211: The interaction of federal and state or provincial laws must be a matter of first importance in framing a federal constitution. Covering cl 5 makes not only federal laws, but also the Constitution itself, binding in the manner it specifies. As Quick and Garran noted at the time, covering cl 5 is substantially similar in scope and intention to the Supremacy Clause (Art VI cl 2) of the United States Constitution. But the framers of the Commonwealth Constitution went further by making the express provisions of Ch V(ss 106-120). Chapter V is headed “The States” and includes s 109. Whatever may be the relationship between the amendment provision in s 128 of the Constitution and the covering clauses, there could be no doubt that s 128 applies to s 109.” End Quote.
As per the case below Section 109 is outlined and page.
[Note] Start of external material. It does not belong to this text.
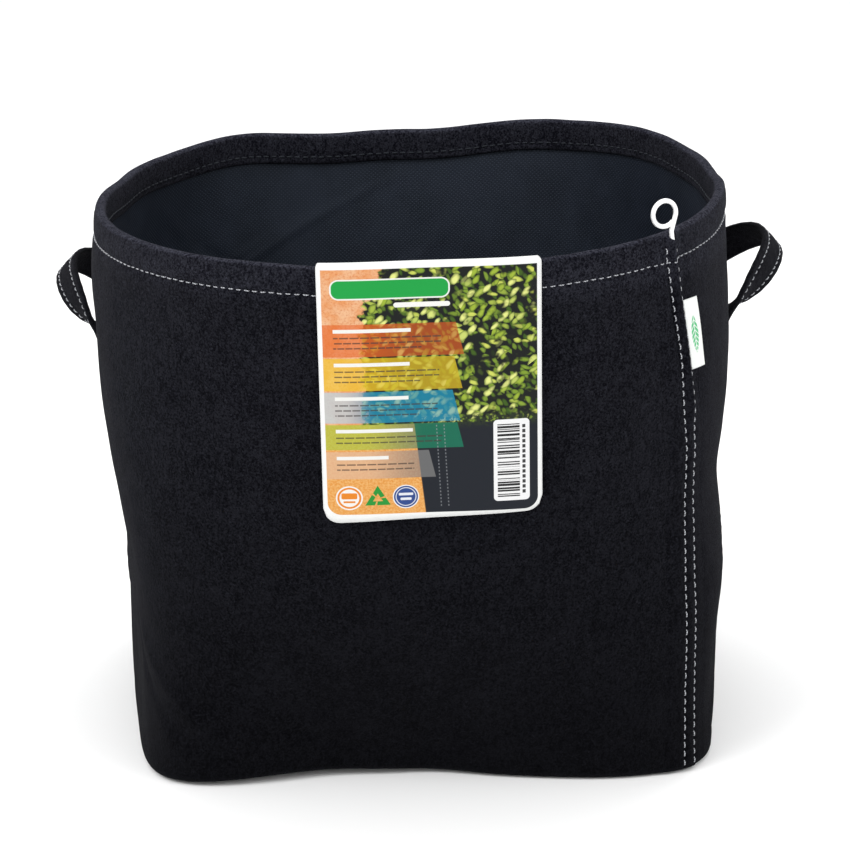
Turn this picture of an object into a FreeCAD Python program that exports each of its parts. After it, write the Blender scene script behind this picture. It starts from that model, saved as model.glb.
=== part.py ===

Jemena Asset Management (3) Pty Ltd v Coinvest Limited  HCA 33 (7 September 2011) FRENCH CJ, GUMMOW, HEYDON, CRENNAN, KIEFEL AND BELL JJ. Quote: “The paramountcy of the Parliament of the Commonwealth under the Constitution resolves any conflict between Commonwealth and State law as set out in covering cl 5 and s 109 of the Constitution:
“5 This Act, and all laws made by the Parliament of the Commonwealth under the Constitution, shall be binding on the courts, judges, and people of every State and every part of the Commonwealth, notwithstanding anything in the laws of any State … 109. “When a law of a State is inconsistent with a law of the Commonwealth, the latter shall prevail, and the former shall, to the extent of the inconsistency, be invalid.”
Quick and Garran describe s 109 as “practically a corollary” of ss
106, 107 and 108 of the Constitution which deal respectively with the saving of State Constitutions, powers of State Parliaments and State laws, all of which are made subject to the Constitution. In the context of the law-making powers of the State and Commonwealth Parliaments under their respective Constitutions, s 109 requires a comparison between any two laws which create rights, privileges or powers, and duties or obligations, and s 109 resolves conflict, if any exists, in favour of the Commonwealth.”